Les corps ne se comptent pas encore comme les buts en Bulgarie, Bosnie ou République Tchèque. Mais le football fait des victimes, sans que la Fifa ou l’Uefa, ne s’inquiètent trop…
Dans le football balkanique, ce n’est pas la profession de joueur, de coach ou de patron de club qui présente les meilleures perspectives à long terme mais celle d’entrepreneur de pompes funèbres. Dans certains pays et certains clubs de football d’Europe de l’Est, il est préférable de faire ses adieux aux êtres aimés et de donner ses mensurations aux assistants funéraires et aux embaumeurs avant de d’accepter d’exercer les fonctions suprêmes.
Si vous décidez par exemple d’investir dans un club local, évitez de porter votre choix sur le fameux club bulgare du SLAVIA FC (à ne pas confondre avec le SLAVIA Prague !). Il y a quelques années, une bombe de forte puissance a mis sur orbite un ascenseur de l’immeuble où était domiciliée la holding du club. Score final : un administrateur et ses trois gardes du corps vitrifiés. 8 mois plus tard, un autre administrateur, cette fois accompagné de ses 5 gardes du corps, a terminé dans d’assez mauvaises conditions, un vol en rase motte au dessus de la pelouse du stade. A se demander si ça vaut la peine de se payer une protection rapprochée. Dès le mois suivant, un nouvel administrateur décédait prématurément d’une balle en plein cœur.
Toutes ces péripéties et bien d’autres ont été révélées par une enquête remarquable conduite en Europe orientale par un groupe international de journalistes [1] Assassinats, fraudes diverses et surtout fiscales, vols en tous genres, blanchiment de capitaux, matches truqués, main-mise du crime organisé sur le football, sont le lot quotidien des clubs des ligues les plus exposées.
Un autre club très prisé des fournisseurs bulgares de services funéraires est le Lokomotiv de Plovdiv. Un ancien champion de lutte gréco-romaine, le très gracile George Kalapatirov en avait –très provisoirement – pris le contrôle. Une balle en plein cœur mit fin à son règne. George Prodanov lui succéda dans des circonstances difficiles.

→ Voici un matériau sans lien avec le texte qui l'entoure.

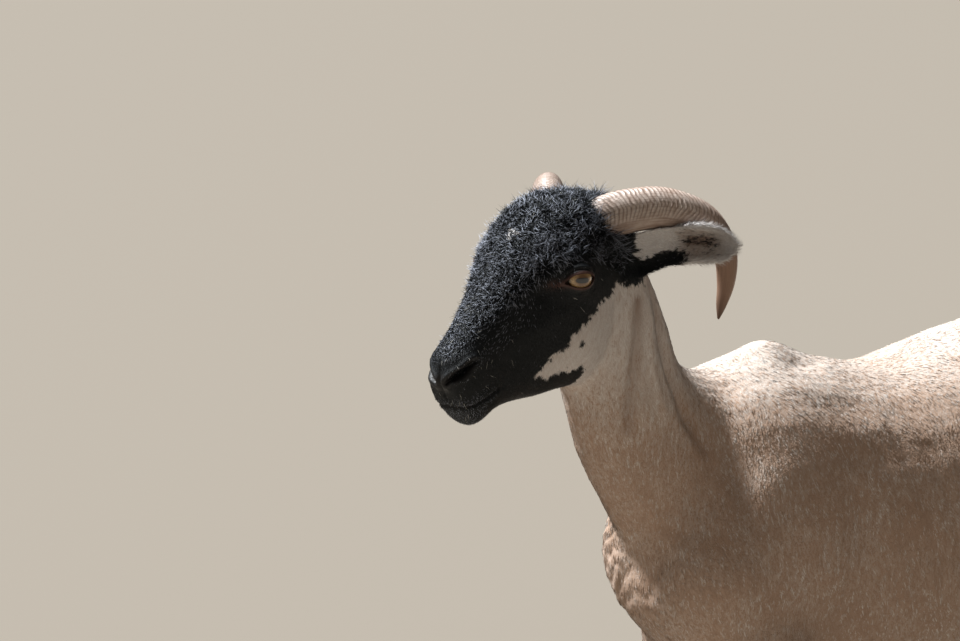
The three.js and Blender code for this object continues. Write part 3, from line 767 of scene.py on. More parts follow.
muzzle = ramp(-local[:, 0], 0.070, 0.100) * in_head
hair_length = share_of @ np.array([HAIR_LENGTH[k] for k in kinds])
hair_length += (0.0052 - hair_length) * deep_wool + (0.0021 - hair_length) * muzzle * (1 - woolly)
hair_length *= 1 - 0.6 * (1 - ramp(lid_distance, 0.004, 0.010))
hair_length *= np.interp(height, (0.02, 0.08), (0.7, 1.0))
lips = muzzle * (1 - ramp(above, 0.004, 0.016))
peaks = ramp(waves(local, 0.026, 61), 0.2, 1.4) * deep_wool
hair_length += 0.0055 * by_horn + 0.0024 * peaks + (0.0040 * ear_rim + 0.0016 * ear_fringe) * on_ear
hair_rise = 0.05 + 0.45 * woolly + 0.30 * deep_wool + 0.35 * peaks + 0.5 * by_horn + 0.45 * lips
hair_rise += 0.16 * on_ear + (0.7 * ear_rim + 0.4 * ear_fringe) * on_ear
hair_count = 1 - bare
bridge_line = np.interp(local[:, 0], (-0.12, 0), (-0.085, 0))
bridge = ramp(-local[:, 0], 0.02, 0.06) * ramp(local[:, 2] - bridge_line, -0.012, 0.004)
# Grey tips on the black hair: over the brow they are painted highlights; on the woolly poll, bridge, lips
# and muzzle partly grizzled grey hairs and partly painted glints.
brow_glint = np.exp(-(np.linalg.norm(sided - (-0.024, -0.045, 0.034), axis=1) / 0.022) ** 2) * in_head
grizzle = 0.03 + 0.60 * brow_glint + 0.34 * woolly + 0.40 * lips + 0.06 * muzzle + 0.25 * bridge * in_head

# Which piece of the coat covers each face of the hide.
COATS = ("fleece_front_left", "fleece_front_right", "fleece_rear_left", "fleece_rear_right", "neck_coat",
         "poll_wool_left", "poll_wool_right", "face_hair", "ear_hair", "leg_hair")
FLEECE_PARTING = 0.035             # the front and rear pieces of the fleece meet here
face_share = share_of[skin_faces].mean(1)
face_kind = np.array(kinds)[face_share.argmax(1)]
face_middle = skin_places[skin_faces].mean(1)
face_right = face_middle[:, 1] > 0
face_coat = np.where(face_middle[:, 0] < FLEECE_PARTING, 0, 2) + face_right
face_coat[face_kind == "neck"] = 4
face_coat[np.isin(face_kind, ("head", "lower_jaw", "eye"))] = 7
head_wool = (woolly[skin_faces].mean(1) > 0.4) & (face_coat == 7)
face_coat[head_wool] = 5 + (to_head(face_middle[head_wool])[:, 1] > 0)
face_coat[face_kind == "ear"] = 8
face_coat[np.isin(face_kind, ("forearm", "shank"))] = 9


def give(mesh, name, values):
    """Stores a number or a direction at each corner of the mesh."""
    values = np.asarray(values, float)
    kind, slot = ("FLOAT", "value") if values.ndim == 1 else ("FLOAT_VECTOR", "vector")
    mesh.attributes.new(name, kind, "POINT").data.foreach_set(slot, values.ravel())


def smooth_shaded(piece):
    piece.data.polygons.foreach_set("use_smooth", [True] * len(piece.data.polygons))
    return piece


skin.data.clear_geometry()
skin.data.from_pydata(skin_places.tolist(), [], skin_faces.tolist())
smooth_shaded(skin)
tints = {"dark": dark, "cool": cool, "tan": tan, "fold": fold}
for name, values in (tints | {"bare": bare, "pink": pink}).items():
    give(skin.data, name, values)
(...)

Lorsque la police est parvenue à extraire ses restes de sa voiture, elle a constaté que le système de freinage avait été sauvagement saboté. De manière quasi miraculeuse, 3 longues années de tranquillité ont suivi le décès de Prodanov avant que les fusillades ne reprennent de plus bel. On célébra la nomination d’un nouvel administrateur à la Kalachnikov. La retraite forcée du malheureux fut suivie d’une nouvelle trêve. En 2005, 3 nouveaux administrateurs furent violemment rappelés à Dieu avant d’avoir eu le temps d’honorer les factures de leurs gardes du corps.
En Bosnie, on assassine nettement moins mais on vole d’avantage. Environ 1 million d’Euros destinés au Trésor Public local a disparu des coffres de la fédération Bosniaque. Son secrétaire général, l’élégant Munib Usanovic et le trésorier sont accusés de détournements. Quand ils n’étaient pas affairés à se consentir mutuellement des prêts sans intérêt, ils égaraient malencontreusement toutes traces d’une mystérieuse sortie de 250 000 euros. L’expert nommé par le tribunal pour faire la lumière déclara sous serment qu’en 20 ans de missions, jamais encore il n’avait vu une comptabilité aussi mal tenue.

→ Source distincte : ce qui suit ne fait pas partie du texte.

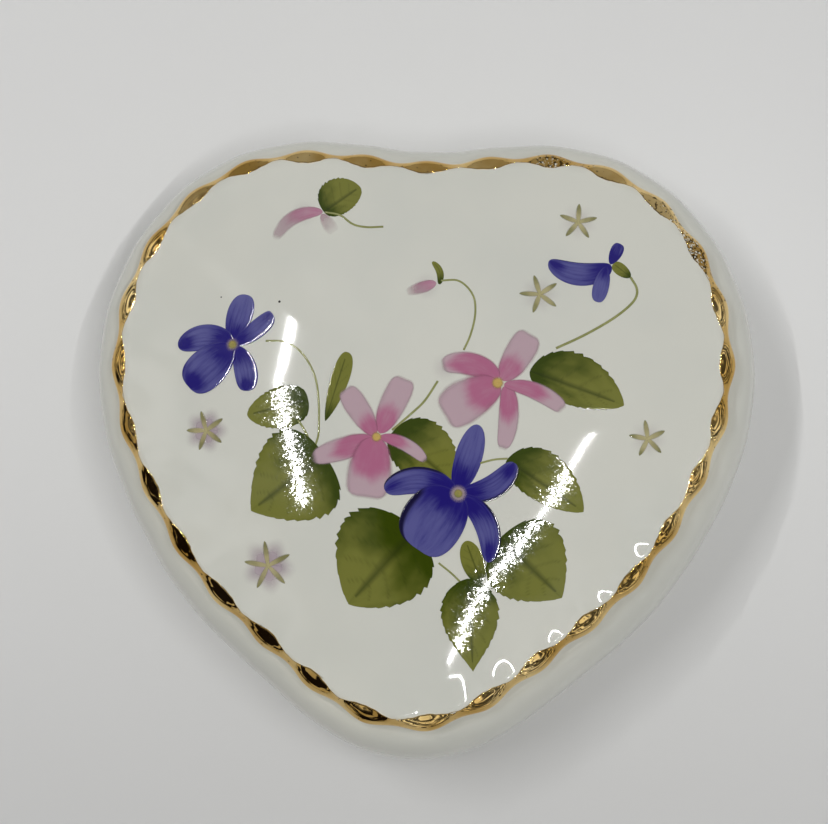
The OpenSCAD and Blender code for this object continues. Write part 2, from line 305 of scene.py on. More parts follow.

En passant en revue les performances du Comité Exécutif de la fédération, on comprend mieux comment on en est arrivé là : l’un des membres éminents a été condamné pour vol qualifié, extorsion de fonds et tentative de meurtre. L’un de ses confrères a été condamné l’année dernière pour appartenance au crime organisé. Un troisième larron conteste vigoureusement être impliqué dans un trafic de drogue.
La 1ère Ligue bosniaque est la parfaite illustration des maux qui ronge son football. On a relevé par exemple qu’au cours de la saison 2007-2008, seules 10% des équipes qui disputaient des matches à l’extérieur parvenaient à l’emporter, contre 27% en Angleterre et en Allemagne et 29% en Espagne. Les relégations n’ont pratiquement plus cours et les stades sont progressivement désertés par les spectateurs. Le plus important groupe de supporters de Sarajevo, les « fanaticos » a demandé sans aucun résultat, l’intervention de la FIFA et de l’UEFA.

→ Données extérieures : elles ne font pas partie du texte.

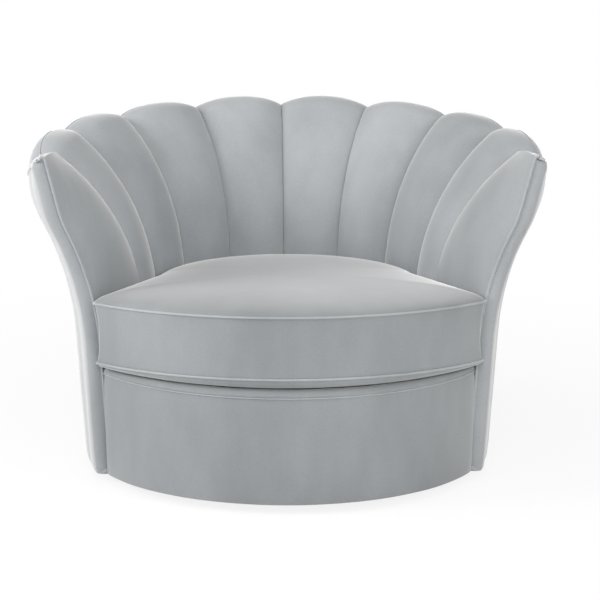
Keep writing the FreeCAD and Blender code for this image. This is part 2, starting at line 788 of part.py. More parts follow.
# Front of the drum: rail, posts, curved hardboard and the padded border over it.
def ring_sector(name, inner, outer, height, base, first, sweep):
    wedge = sector(f"{name}_wedge", outer, height, base, first, sweep)
    return cut(f"{name}_cut", wedge, cylinder(f"{name}_bore", inner, f"{height} + 2", f"{base} - 1"))


FRONT_MARGIN = 2
FRONT_START = f"({ARM_FRONT_ANGLE} + {FRONT_MARGIN})"
FRONT_SWEEP = f"(360 - 2 * {FRONT_START})"
RAIL_BASE = f"({DECK_BOTTOM} - ply)"
node(ring_sector("front_rail", FRONT_RAIL_INNER, f"{PANEL_RADIUS} - panel_thickness", "ply", RAIL_BASE,
                 FRONT_START, FRONT_SWEEP), "front_rail")
node(ring_sector("panel", f"{PANEL_RADIUS} - panel_thickness", PANEL_RADIUS, f"({DECK_BOTTOM} - {RING_TOP})",
                 RING_TOP, FRONT_START, FRONT_SWEEP), "front_panel")
FRONT_POST_REACH = f"(({SEAT_RING_OUTER} + {PANEL_RADIUS} - panel_thickness) / 2)"
FRONT_POST_ANGLES = (127, 153, 180, 207, 233)
node(group("front_post_group", [post(f"front_post_{angle}", angle, RING_TOP, FRONT_POST_REACH, RAIL_BASE,
                                     "front_post_depth")
                                for angle in FRONT_POST_ANGLES]), "front_posts")
BORDER_GAP = 1
border = revolved("border", [
    (f"{COVER_INSIDE} + clearance", FLOOR_GAP),
    ("base_radius - border_taper", FLOOR_GAP),
    ("base_radius", "deck_height - lip_radius"),
    ("base_radius - lip_radius", "deck_height", "lip_radius", 1),
    ("base_radius - lip_radius", f"{DECK_BOTTOM} + clearance"),
    (PANEL_RADIUS, f"{DECK_BOTTOM} + clearance"),
    (PANEL_RADIUS, RING_TOP),
    (f"{COVER_INSIDE} + clearance", RING_TOP),
], f"360 - 2 * ({ARM_FRONT_ANGLE} + {BORDER_GAP})")
node(border, "front_border", turned(180))

# Seat deck: a pad over the springs. It runs forward to the border's lip and under the arms' padding.
back_pivot = flare_pivot("(0)")
BACK_FOOT = f"({back_pivot[1]} + inside_flare_radius * sin(inside_lean))"
BACK_FOOT_RADIUS = f"({back_pivot[0]} - inside_flare_radius * cos(inside_lean))"
DECK_GAP = 1
DECK_ARM_MARGIN = 3
FOOT_LEAN = f"(({BACK_FOOT} - {DECK_BOTTOM}) * tan(inside_lean))"
DECK_RADIUS = f"({BACK_FOOT_RADIUS} - {FOOT_LEAN} + channel_backing - {DECK_GAP})"
ARM_START = f"({OUTER_SEAM} * channel_angle + {DECK_ARM_MARGIN})"
node(fuse("deck",
          cylinder("deck_back", DECK_RADIUS, "deck_thickness", DECK_BOTTOM),
          sector("deck_arms", f"{SEAT_RING_OUTER} - spring_seat", "deck_thickness", DECK_BOTTOM,
                 ARM_START, f"(360 - 2 * {ARM_START})"),
          sector("deck_front", "base_radius - lip_radius - clearance", "deck_thickness", DECK_BOTTOM,
                 FRONT_START, FRONT_SWEEP)), "seat_deck")


# Seat springs: zigzag wires from front to back, hooked in clips on the seat ring.
def spring(x):
    reach = sqrt(size(f"{SEAT_RING_INNER} + spring_seat") ** 2 - x**2)
    turns = 2 * round(2 * reach / size("spring_pitch"))
    half_wave = size("spring_wave") / 2
    path = [Vector(x + (-1) ** step * half_wave, -reach + 2 * reach * step / turns, 0)
            for step in range(turns + 1)]
    run = path[1] - path[0]
    aside = Vector(size("spring_wire") / 2 * run.Length / abs(run.y), 0, 0)
    ribbon = [spot - aside for spot in path] + [spot + aside for spot in reversed(path)]
    face = Part.Face(Part.makePolygon(ribbon + ribbon[:1]))
    return face.extrude(Vector(0, 0, size("spring_wire"))), reach


springs = []
clips = []
middle_spring = (int(size("spring_count")) - 1) / 2
for number in range(int(size("spring_count"))):
    spring_x = (number - middle_spring) * size("spring_spacing")
    wire, reach = spring(spring_x)
    springs.append(wire)
    for side in (-1, 1):
        clip_y = side * (reach - size("spring_seat / 2 - clip_lead"))
        clips.append(box(f"clip_{number}_{side + 1}", "spring_wave + 2 * clip_overhang", "spring_seat",
                         "clip_thickness", f"{spring_x}", f"{clip_y}", SEAT_RING_TOP))
SPRING_BASE = f"({SEAT_RING_TOP} + clip_thickness)"
solid("seat_springs", Part.makeCompound(springs), Placement(Vector(0, 0, size(SPRING_BASE)), Rotation()))
node(group("clip_group", clips), "spring_clips")


# Welts: one up the front edge of each arm, and one along the rim where the rolled channels end.
WELT_SIDES = 6
WELT_STEP = 30
WELT_BEND = 0.3


def tube(edges, radius):
    """A thin cord along a row of lines and arcs: short straight lengths with a six-sided section."""
    stations = []
    for edge in edges:
        bend = (edge.tangentAt(edge.FirstParameter).getAngle(edge.tangentAt(edge.LastParameter)))
        count = max(1, ceil(edge.Length / WELT_STEP), ceil(bend / WELT_BEND))
        first = 0 if edge is edges[0] else 1
        for step in range(first, count + 1):
            place = edge.FirstParameter + (edge.LastParameter - edge.FirstParameter) * step / count
            stations.append((edge.valueAt(place), edge.tangentAt(place)))
    sections = []
    for spot, along in stations:
        aside = along.cross(Vector(0, 0, 1) if abs(along.z) < 0.7 else Vector(1, 0, 0)).normalize()
        up = aside.cross(along).normalize()
        turns = [2 * pi * side / WELT_SIDES for side in range(WELT_SIDES + 1)]
        corners = [spot + aside * (radius * cos(turn)) + up * (radius * sin(turn)) for turn in turns]
        sections.append(Part.makePolygon(corners[:-1] + corners[:1]))
    return Part.makeLoft(sections, True, True)


def arm_welt():
    """The right arm's welt, in front of the facing's inner edge."""
    away = size(ARM_FRONT_ANGLE)
    inset = size("welt_inset")
    ahead = Vector(cos(radians(away)), -sin(radians(away)), 0) * size("welt_radius + clearance")

    def spot(height):
        return at(away, cover_radius(height, inset), height) + ahead

    lean = radians(size("wall_batter"))
    flare = radians(size("flare_slope"))
    wall_top = size(WALL_TOP) + inset * sin(lean)
    curve_top = size(CURVE_TOP) + inset * sin(flare)
    top = size(ARM_FRONT_HEIGHT) - inset
    edges = [Part.makeLine(spot(size(FLOOR_GAP)), spot(wall_top)),
             Part.Arc(spot(wall_top), spot((wall_top + curve_top) / 2), spot(curve_top)).toShape(),
             Part.Arc(spot(curve_top), spot((curve_top + top) / 2), spot(top)).toShape()]
    return tube(edges, size("welt_radius"))


right_welt = arm_welt()
solid("arm_welt_right", right_welt)
solid("arm_welt_left", right_welt.mirror(Vector(), Vector(1, 0, 0)))


def cover_edge(radius, rise, middle_height, first, last):
    """An arc round the chair on a tilted plane that rises toward the back."""
    middle = Vector(0, 0, middle_height)
    ellipse = Part.Ellipse(Vector(0, radius, middle_height + rise * radius),
                           Vector(radius, 0, middle_height), middle)
    return Part.ArcOfEllipse(ellipse, radians(first), radians(last)).toShape()


def rim_welt(first, last, rise, level):
    """A stretch of the rim's welt. Level is the height of its plane beside the chair's axis."""
    radius = size(f"{WIDEST_RADIUS} + welt_radius + clearance")
    return tube([cover_edge(radius, rise, level, first, last)], size("welt_radius"))


WELT_GAP = 0.4
outer_seam = seam_angle(OUTER_SEAM)
arm_rise = size(EDGE_RISE)
rise = size(f"rim_fall / {WIDEST_RADIUS}")
back_level = size(f"{CUT_TOP} - rim_fall - rim_welt_drop")
arm_level = size(f"{ARM_CUT_HEIGHT} - rim_welt_drop") + arm_rise * size(ARM_CUT_Y)
solid("rim_welt_back", rim_welt(WELT_GAP - outer_seam, outer_seam - WELT_GAP, rise, back_level))
arm_end = size(ARM_FRONT_ANGLE) - WELT_GAP
right_rim = rim_welt(outer_seam, arm_end, -arm_rise, arm_level)
solid("rim_welt_right", right_rim)
solid("rim_welt_left", right_rim.mirror(Vector(), Vector(1, 0, 0)))


# Loose seat cushion: boxed, with a crown above and below its two seams and sides drawn in between.
def seam_radius(angle, height):
    """Radius of the inside of the back at a seam, from the deck up through the flare."""
    lean = size("inside_lean")
    foot = seam_point(angle, lean)[0]
    if height <= foot.z:
        return hypot(foot.x, foot.y) - (foot.z - height) * tan(radians(lean))
    bend = size("inside_flare_radius")
    turn = asin(sin(radians(lean)) + (height - foot.z) / bend)
    return hypot(foot.x, foot.y) + bend * (cos(radians(lean)) - cos(turn))


def cushion_outline(height, inset):
    """The cushion's outline at a height: it fills the seat as far as its clearance and this inset."""
    margin = size("cushion_clearance + 2 * piping_radius + piping_gap") + inset
    half = radians(size("channel_angle") / 2)
    reaches = []
    for number in range(OUTER_SEAM):
        seam = (seam_radius(seam_angle(number), height) + seam_radius(seam_angle(number + 1), height)) / 2
        foot = seam_point(seam_angle(number + 1), size("inside_lean"))[0].z
        risen = min(1, max(0, (height - CHANNEL_FOOT) / (foot - CHANNEL_FOOT)))
        share = FOOT_SHARE + (1 - FOOT_SHARE) * risen
        bulge = size("channel_bulge") * share * 2 * seam * sin(half) / RIM_CHORD
        reaches.append(seam * cos(half) - bulge)
    back_radius = min(reaches) - margin
    # the arm's padding runs from its rear seam to its front edge, and the cushion's side lies along it
    front = at(size(ARM_FRONT_ANGLE), cover_radius(height) - size("welt_inset"), height)
    arm = at(seam_angle(OUTER_SEAM), seam_radius(seam_angle(OUTER_SEAM), height), height)
    along = (front - arm).normalize()
    front = front + Vector(along.y, -along.x, 0) * (margin + size("channel_bulge") * FOOT_SHARE)
    reach = size("cushion_front_radius") - inset
    middle = front - along * (front.x * along.x + front.y * along.y)
    aside = hypot(middle.x, middle.y)
    rear = middle + along * sqrt(max(0, back_radius**2 - aside**2))
    corner = middle + along * sqrt(reach**2 - aside**2)
    rounding = size("corner_rounding")
    turn = rounding / reach
    on_side = corner - along * rounding
    corner_angle = degrees(atan2(corner.x, corner.y))
    on_front = at(corner_angle + degrees(turn), reach, height)
    inward = ((on_side - corner) + (on_front - corner)).normalize()
    half_corner = acos((on_side - corner).normalize().dot(inward))
    pull = rounding / cos(half_corner) - rounding * tan(half_corner)
    rounded = corner + inward * pull
    mirrored = [Vector(-spot.x, spot.y, height) for spot in (rear, on_side, rounded, on_front)]
    return Part.Wire([
        Part.Arc(mirrored[3], at(180, reach, height), on_front).toShape(),
        Part.Arc(on_front, rounded, on_side).toShape(),
        Part.makeLine(on_side, rear),
        Part.Arc(rear, at(0, back_radius, height), mirrored[0]).toShape(),
        Part.makeLine(mirrored[0], mirrored[1]),
        Part.Arc(mirrored[1], mirrored[2], mirrored[3]).toShape(),
    ])


# Levels of the cushion below, between and above its two seams: how far up each lies there, and how
# many times the waist's depth it is drawn in. The inside needs only the ends.
UNDER_LEVELS = ((0, 9), (0.4, 2.5), (1, 0))
SIDE_LEVELS = ((0.5, 1), (1, 0))
CROWN_LEVELS = ((0.4, 1.5), (0.75, 5), (1, 16))


def cushion_form(shrink):
    """The cushion, or its inside at this depth."""
    low = size("cushion_low_seam")
    high = size("cushion_high_seam")
    foot = size("deck_height + clearance")
    top = size("cushion_crown")
    waist = size("cushion_waist")
    under = (UNDER_LEVELS[0], UNDER_LEVELS[-1]) if shrink else UNDER_LEVELS
    crown = CROWN_LEVELS[-1:] if shrink else CROWN_LEVELS
    levels = [(foot + (low - foot) * rise, waist * draw) for rise, draw in under]
    levels += [(low + (high - low) * rise, waist * draw) for rise, draw in SIDE_LEVELS]
    levels += [(high + (top - high) * rise, waist * draw) for rise, draw in crown]
    middle = (foot + top) / 2
    squeeze = 1 - 2 * shrink / (top - foot)
    sections = [cushion_outline(middle + (height - middle) * squeeze, inset + shrink)
                for height, inset in levels]
    return Part.makeLoft(sections, True, True)


cushion_outside = cushion_form(0)
wall = size("cushion_wall")
solid("cushion_cover", cushion_outside.cut(cushion_form(wall)))
solid("cushion_core", cushion_form(wall + size("clearance")))


PIPING_JOIN = 0.5


def cushion_piping(height):
    """Piping round a seam of the cushion, lying against its outside, with its ends met at the back."""
    radius = size("piping_radius")
    outline_edges = cushion_outline(height, -size("piping_radius + piping_gap")).Edges
    front, right_corner, right, back, left, left_corner = outline_edges
    join = PIPING_JOIN / back.Curve.Radius
    opened = Part.Edge(back.Curve, back.FirstParameter + join, back.LastParameter)
    return tube([opened, left, left_corner, front, right_corner, right], radius)


solid("cushion_piping_top", cushion_piping(size("cushion_high_seam")))
solid("cushion_piping_bottom", cushion_piping(size("cushion_low_seam")))

doc.recompute()
os.makedirs("parts", exist_ok=True)
for item in doc.Objects:
    if "Invalid" in item.State or "Error" in item.State:
        raise RuntimeError(f"{item.Name} failed")
for name, item in NODES.items():
    if item.Shape.isNull() or not item.Shape.isValid() or not item.Shape.Solids:
        raise RuntimeError(f"{name} is not a valid solid")
for name, item in NODES.items():
    item.Shape.exportStep(f"parts/{name}.step")
print(f"{len(NODES)} nodes written")
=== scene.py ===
"""The looks of a round swivel cuddle chair in pale grey velvet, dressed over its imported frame."""

import math
import bpy
from mathutils import Matrix, Vector, noise


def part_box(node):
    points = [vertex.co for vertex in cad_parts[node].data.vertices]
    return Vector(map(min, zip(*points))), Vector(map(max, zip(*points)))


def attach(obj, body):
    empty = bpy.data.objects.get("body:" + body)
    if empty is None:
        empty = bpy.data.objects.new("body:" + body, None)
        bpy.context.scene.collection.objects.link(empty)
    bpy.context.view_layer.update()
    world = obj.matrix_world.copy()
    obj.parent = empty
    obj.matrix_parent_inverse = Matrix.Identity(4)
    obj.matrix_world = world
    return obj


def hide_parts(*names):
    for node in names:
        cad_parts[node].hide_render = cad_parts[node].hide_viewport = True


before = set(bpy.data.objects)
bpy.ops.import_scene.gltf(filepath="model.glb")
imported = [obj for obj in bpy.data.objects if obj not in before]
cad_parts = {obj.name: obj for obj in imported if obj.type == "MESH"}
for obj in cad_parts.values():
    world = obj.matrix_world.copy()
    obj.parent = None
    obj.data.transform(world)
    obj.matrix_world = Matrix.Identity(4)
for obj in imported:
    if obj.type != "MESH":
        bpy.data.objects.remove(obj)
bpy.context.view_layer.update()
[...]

Dégoûté, le défenseur des Glasgow Rangers, l’international Sasa Papac vient de décider qu’il n’honorerait plus ses sélections en équipe nationale. Pour ne pas être en reste, 2 clubs ukrainiens viennent d’être étiquetés comme « les quartiers-généraux du crime organisé ». Lorsque la police a fait une descente dans les locaux du Zakarpattya, elle a arrêté 36 hommes armés jusqu’aux dents qui ont expliqué, pour leur défense, qu’ils préparaient une réunion électorale. La Police a admis qu’environ 150 hommes armés étaient parvenus à prendre la fuite. Une autre aspect de l’enquête conduite par le « Projet de Rapport sur le crime organisé et la corruption dans le football » a porté sur l’examen approfondi des conditions de transfert vers l’Europe, de joueurs originaires d’Amérique Latine. L ‘équipe de journalistes n’a dénombré qu’un seul meurtre. Elle a constaté en revanche que le propriétaire d’un club bulgare réputé, faisait également dans le narco-trafic, la prostitution, les jeux clandestins et le vol de voitures de grosse cylindrée. L’amoureux du sport avait entrepris de blanchir ses recettes au Paraguay. Une balle perdue a mis un terme prématuré à son petit commerce.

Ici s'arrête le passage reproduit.